The two passengers in the pickup truck "refused to stop, tried to escape by exchanging fire with security forces, and were shot dead," the TFG said in a statement, reports Agence France-Presse.

Mohammed was carrying a South African passport in the name of “Daniel Robinson,” which gave his year of birth as 1971, reports AFP, citing a Somali source.

The passport was reportedly issued April 13, 2009, and had a Tanzanian visa from March 19 — the only visa in the passport.

Mohammed was also found to be carrying evidence clearly linking him to Somali Islamist insurgents, the government said.

He "was carrying … documents with the signature of Sheikh Hassan Dahir Aweys, one of the top leaders of Al-Shabab, an affiliate of Al Qaeda," it said.

Somalia's President Sheik Sharif Sheik Ahmed congratulated government soldiers for the killing of Mohammed.

U.S. Secretary of State Hillary Clinton, on a tour of Africa, hailed Mohammed's death as a "significant blow to Al Qaeda, its extremist allies and its operations in East Africa."

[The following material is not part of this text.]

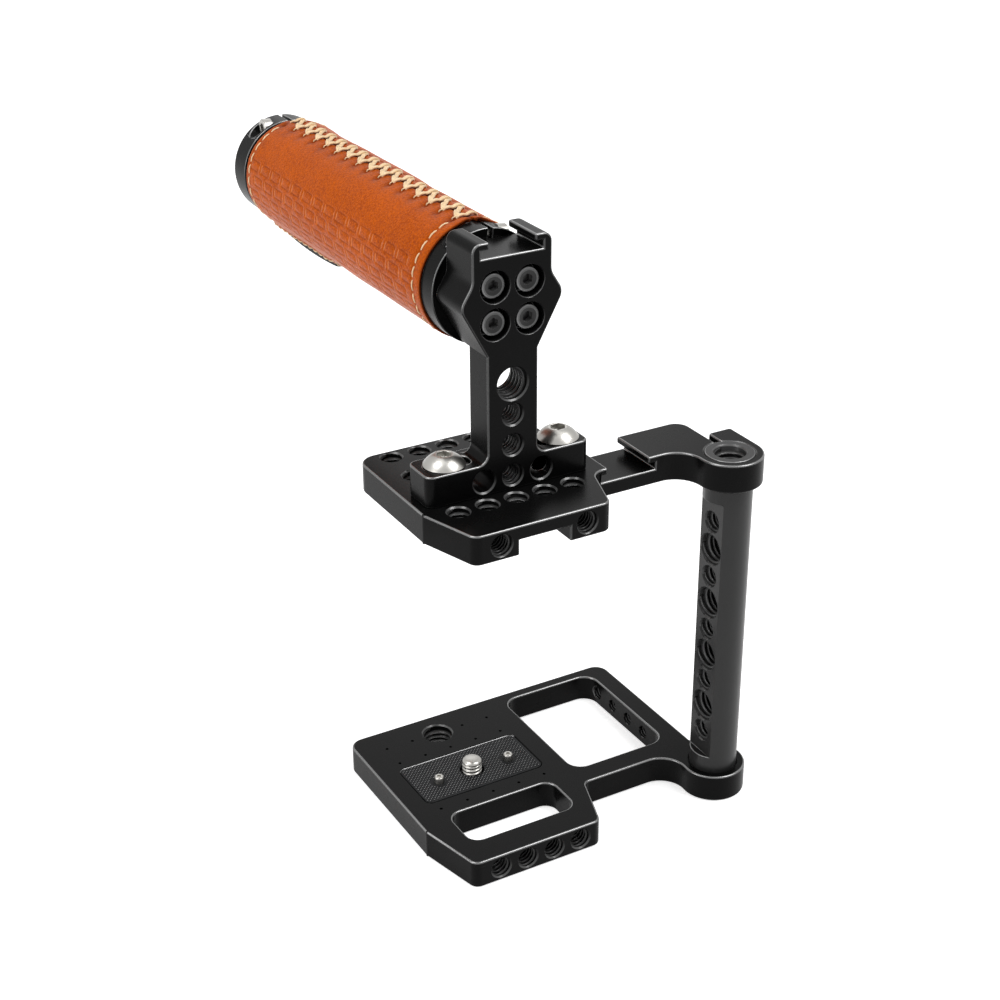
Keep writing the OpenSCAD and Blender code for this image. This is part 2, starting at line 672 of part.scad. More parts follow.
// A split ring of width w with its slit at the top, and a screw across it with its head on one
// side, seated at a distance of at from the slit
module clamp_collar(w, side, at) difference() {
    cylinder(r = collar_r, h = w);
    translate([0, 0, -over]) cylinder(r = collar_bore_r, h = w + 2 * over);
    translate([-collar_slit_w / 2, -collar_r - over, -over])
        cube([collar_slit_w, collar_r + over, w + 2 * over]);
    translate([side * at, -collar_screw_rise, w / 2]) rotate([0, side * 90, 0]) {
        cylinder(r = collar_recess_r, h = collar_r);
        translate([0, 0, -at - collar_screw_reach - tip])
            cylinder(r = m3_r + fit, h = at + collar_screw_reach + tip + over);
    }
}
module collar_screw(w, side, at) color([0.82, 0.81, 0.78])
    translate([side * (at + screw_gap), -collar_screw_rise, w / 2]) rotate([0, side * 90, 0])
        cap_screw(m3_r, at + collar_screw_reach, m3_head_r, m3_head_h, m3_key);

module near_collar() color([0.12, 0.12, 0.12]) in_frame() on_handle(collar_front) union() {
    rotate([0, 0, near_collar_turn]) clamp_collar(near_collar_w, 1, near_head_at);
    rotate([0, 0, -near_stud_turn]) translate([0, -collar_r, near_collar_w / 2]) rotate([90, 0, 0])
        rotate_extrude() polygon([[0, -sink], [stud_r, -sink], [stud_r, stud_rise - tip],
                                  [stud_r - tip, stud_rise], [0, stud_rise]]);
}
module far_collar() color([0.12, 0.12, 0.12]) in_frame() on_handle(grip_back)
    rotate([0, 0, far_collar_turn]) clamp_collar(far_collar_w, -1, far_head_at);
module near_collar_screw() in_frame() on_handle(collar_front)
    rotate([0, 0, near_collar_turn]) collar_screw(near_collar_w, 1, near_head_at);
module far_collar_screw() in_frame() on_handle(grip_back)
    rotate([0, 0, far_collar_turn]) collar_screw(far_collar_w, -1, far_head_at);

// The pocket or opening for the rail, edge wider than it all round, from depth z outwards
module rail_space(edge, z) translate([0, z, rail_mid]) rotate([-90, 0, 0])
    plate(box_outline([-rail_w / 2 - edge, -rail_l / 2 - edge], [rail_w / 2 + edge, rail_l / 2 + edge],
                      rail_corner_r), leather_d);

module grip_core() color([0.2, 0.2, 0.2]) in_frame() on_handle(grip_front) difference() {
    cylinder(r = core_r, h = grip_l + grip_bare);
    translate([0, 0, -over]) cylinder(r = core_bore_r, h = grip_l + grip_bare + 2 * over);
    rail_space(seat, rail_seat);
    for (z = [-1, 1]) translate([0, 0, rail_mid + z * rail_screw_spacing / 2]) rotate([-90, 0, 0])
        cylinder(r = m3_r + fit, h = core_r);
}

module leather_sleeve() color([0.72, 0.32, 0.1]) in_frame() on_handle(grip_front) difference() {
    translate([0, 0, seat]) cylinder(r = leather_r, h = grip_l - 2 * seat);
    translate([0, 0, -over]) cylinder(r = core_r + seat, h = grip_l + 2 * over);
    translate([-seam_w / 2, -leather_d, -over]) cube([seam_w, leather_d, grip_l + 2 * over]);
    rail_space(opening_edge, 0);
}

// One thread of the lacing: it crosses the seam from side to side over half a stitch
lace_pitch = (grip_l - 2 * lace_end_gap) / lace_count;
lace_r = lace_d / 2;
function lace_at(a, lift, z) = let (r = leather_r + lace_r + lift) [r * sin(a), -r * cos(a), z];
module lace_bead(a, lift, z) translate(lace_at(a, lift, z)) sphere(r = lace_r, $fn = 8);
module lace_stitch(side, z) for (end = [-1, 1]) hull() {
    lace_bead(side * end * lace_turn, lace_lift, z + (end + 1) / 2 * lace_pitch);
    lace_bead(0, lace_crown + (side + 1) / 2 * lace_d, z + lace_pitch / 2);
}

module lacing() color([0.9, 0.78, 0.58]) in_frame() on_handle(grip_front)
    for (i = [0:lace_count - 1], side = [-1, 1]) lace_stitch(side, lace_end_gap + i * lace_pitch);

module accessory_rail() color([0.1, 0.1, 0.1]) in_frame() on_handle(grip_front) difference() {
    intersection() {
        rail_space(0, rail_seat);
        translate([-rail_w, 0, 0]) cube([2 * rail_w, rail_face, grip_l]);
    }
    for (z = [-1, 1]) {
        translate([0, rail_face, rail_mid + z * rail_screw_spacing / 2]) rotate([-90, 0, 0])
            rotate_extrude() polygon([[0, -rail_face], [m3_r + fit, -rail_face],
                [m3_r + fit, -m3_head_r + m3_r - 2 * seat], [m3_head_r + 2 * seat, 0],
                [m3_head_r + 2 * seat, over],
                [0, over]]);
        translate([0, rail_face, rail_mid + z * hole_pitch / 2]) rotate([-90, 0, 0])
            through_bore(quarter_r, rail_face - rail_seat);
    }
}

module rail_screws() color([0.7, 0.7, 0.7]) in_frame() on_handle(grip_front)
    for (z = [-1, 1]) translate([0, rail_face, rail_mid + z * rail_screw_spacing / 2])
        rotate([-90, 0, 0]) difference() {
            rotate_extrude() polygon([[0, -rail_screw_l], [m3_r, -rail_screw_l],
                [m3_r, -m3_head_r + m3_r - seat], [m3_head_r, -seat], [0, -seat]]);
            translate([0, 0, -seat]) hex_socket(m3_key, key_depth);
        }

base_plate();
grip_pad();
camera_screw();
locating_pin_left();
locating_pin_right();
side_rod();
rod_base_screw();
top_plate();
rod_clamp_screw();
handle_post();
post_screw_left();
post_screw_right();
head_screws();
handle_bar();
near_collar();
far_collar();
near_collar_screw();
far_collar_screw();
grip_core();
leather_sleeve();
lacing();
accessory_rail();
rail_screws();
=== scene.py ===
# %% [markdown]
# A camera cage is a frame of machined plates that a camera sits inside. This lesson dresses one:
# a slotted base plate, a side rod with a flat, a top plate clamped to the rod, and a post that
# carries a handle wrapped in laced leather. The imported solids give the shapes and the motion, so
# the work here is edges, threads, leather, stitches and light. We start by loading that model.

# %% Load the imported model
import json

import bmesh
import bpy
import numpy as np
from mathutils import Matrix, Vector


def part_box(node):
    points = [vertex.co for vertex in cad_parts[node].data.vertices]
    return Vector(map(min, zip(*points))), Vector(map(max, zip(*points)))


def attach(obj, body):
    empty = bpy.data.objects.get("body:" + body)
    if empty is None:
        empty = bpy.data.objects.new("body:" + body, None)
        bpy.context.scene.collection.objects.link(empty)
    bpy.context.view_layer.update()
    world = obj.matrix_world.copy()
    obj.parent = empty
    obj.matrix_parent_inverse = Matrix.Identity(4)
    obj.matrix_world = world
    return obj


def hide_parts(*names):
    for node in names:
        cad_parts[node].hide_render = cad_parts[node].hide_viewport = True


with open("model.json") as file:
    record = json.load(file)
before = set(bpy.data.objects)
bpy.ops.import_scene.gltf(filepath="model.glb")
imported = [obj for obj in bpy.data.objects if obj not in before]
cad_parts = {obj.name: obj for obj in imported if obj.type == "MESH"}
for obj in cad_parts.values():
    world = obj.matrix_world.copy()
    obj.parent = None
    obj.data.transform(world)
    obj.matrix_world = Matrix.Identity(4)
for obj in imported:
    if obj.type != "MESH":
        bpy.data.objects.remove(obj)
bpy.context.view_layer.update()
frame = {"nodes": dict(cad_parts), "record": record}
MM = 0.001

# %% [markdown]
# Every place on the cage is easiest to say from the axis of the side rod, at the top face of the
# base plate, because that is how the drawing of such a cage is dimensioned. One function turns
# such a place, in millimetres, into the model's own metres.

# %% Places from the rod's axis
rod_low, rod_high = (np.array(c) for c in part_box("side_rod"))
pocket_low, pocket_high = (np.array(c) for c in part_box("grip_pad"))
ROD = np.array([(rod_low[0] + rod_high[0]) / 2, (rod_low[1] + rod_high[1]) / 2, pocket_high[2]])


def at(points):
    """Places in millimetres from the rod's axis, as metres in the model's frame: origin + p / 1000."""
    return ROD + np.asarray(points, float) * MM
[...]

"It is a just end for a terrorist who brought so much death and pain to so many innocents in Nairobi and Dar es Salaam and elsewhere — Tanzanians, Kenyans, Somalis and our own embassy personnel," she said while visiting Tanzania's commercial capital Dar es Salaam, according to AFP.

Mohammed’s death follows that of Al Qaeda leader Osama bin Laden, killed by U.S. special forces in Pakistan on May 2, and that of top commander Ilyas Kashmiri, said to have been killed in a U.S. drone strike in early June

Mohammed was born in the Comoros islands in the early 1970s, and is believed to have joined Al Qaeda in Afghanistan during the 1990s, the BBC reports.